Our image of ourselves is shaped heavily by a sense of an individual, a discrete thing, that in turn is composed of discrete entities - work, love, interests, milestones, qualities - inside a fragile membrane that once broken - perhaps as we try in an increasingly hostile world to keep these parts nourished, in coherent order, to 'keep it together' - does not allow our innards to be absorbed by the world but leaves them adrift. But the mulch is a place of emergence. The loam is arranging and abiding by a pattern of rebirth and decay, with an incredibly porous sense of which parts of it belong to life or to death. The fungal networks, the roots, the molds, seem formed not of distinct parts with recognisable characteristics, but of similar and distributed elements from which complex behaviours arises from apparently simple nodes arranged in the pattern best suited to the creature. But what creature? Is the mushroom a thing in its own right? Is the whole fungal network alive in its own right, a thing unto itself, or both, or neither? Is it, in any conceivable way, conscious?
Previous entries in this newsletter have discussed linguistics and cognition - a field very much in the business of insisting upon the equal reality of the emergent and its summed and tangible parts. This is a precise and exhausting practice of justification in the face of impossibility. The impossibility is not scientific - it is scientifically valid to argue that such magnificent complexities as novels and love letters and whispers at night arise from a finite set of simple syntactic rules; that the contours of salient thought are intimately related to the shape of body in which the brain rides; that the hitherto accepted Platonic categories of entities in fact bleed and overlap - but it is a conceptual premise that the atomic body rejects. Outside of the academy too, a description of the world and the self as an entwined feedback loop, as a reality dependent on but not of matter, of definitions as fuzzy and in constant flux, is hard fought. It is exhausting. To be real and alive and smudged across boundaries without reaching a standard of proof that would have it be internalised by others.
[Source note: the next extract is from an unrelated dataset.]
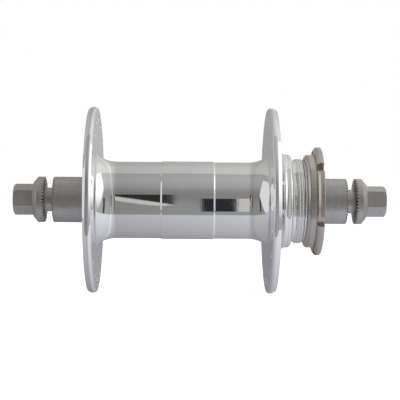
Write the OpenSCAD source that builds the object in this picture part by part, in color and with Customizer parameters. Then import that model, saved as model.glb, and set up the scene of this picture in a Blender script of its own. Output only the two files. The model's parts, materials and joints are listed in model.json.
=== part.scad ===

The mulch is real and is alive beyond any strict taxonomy and does not have to explain itself. Slime mold at Paris zoo has 700 sexes - good for you little buddy! The mycorrhizal network is somehow, improbably, real. Some snails can change their sex. It is probably the case that plants are linked at the root level, not by mere proximity and chance, but in ways that are meaningful to the conditions of their life. Earth worms are not sexually dimorphous, their mating slimy but strangely neat, passing packets of sperm along their long bodies lying on top of the earth. And it is all so real and - in a world of visual and tactile primacy - inarguably so. There is no Cartesian anxiety to overcome, no convincing to do. The mulch just is, with all its distributed complexity and category dismissing residents.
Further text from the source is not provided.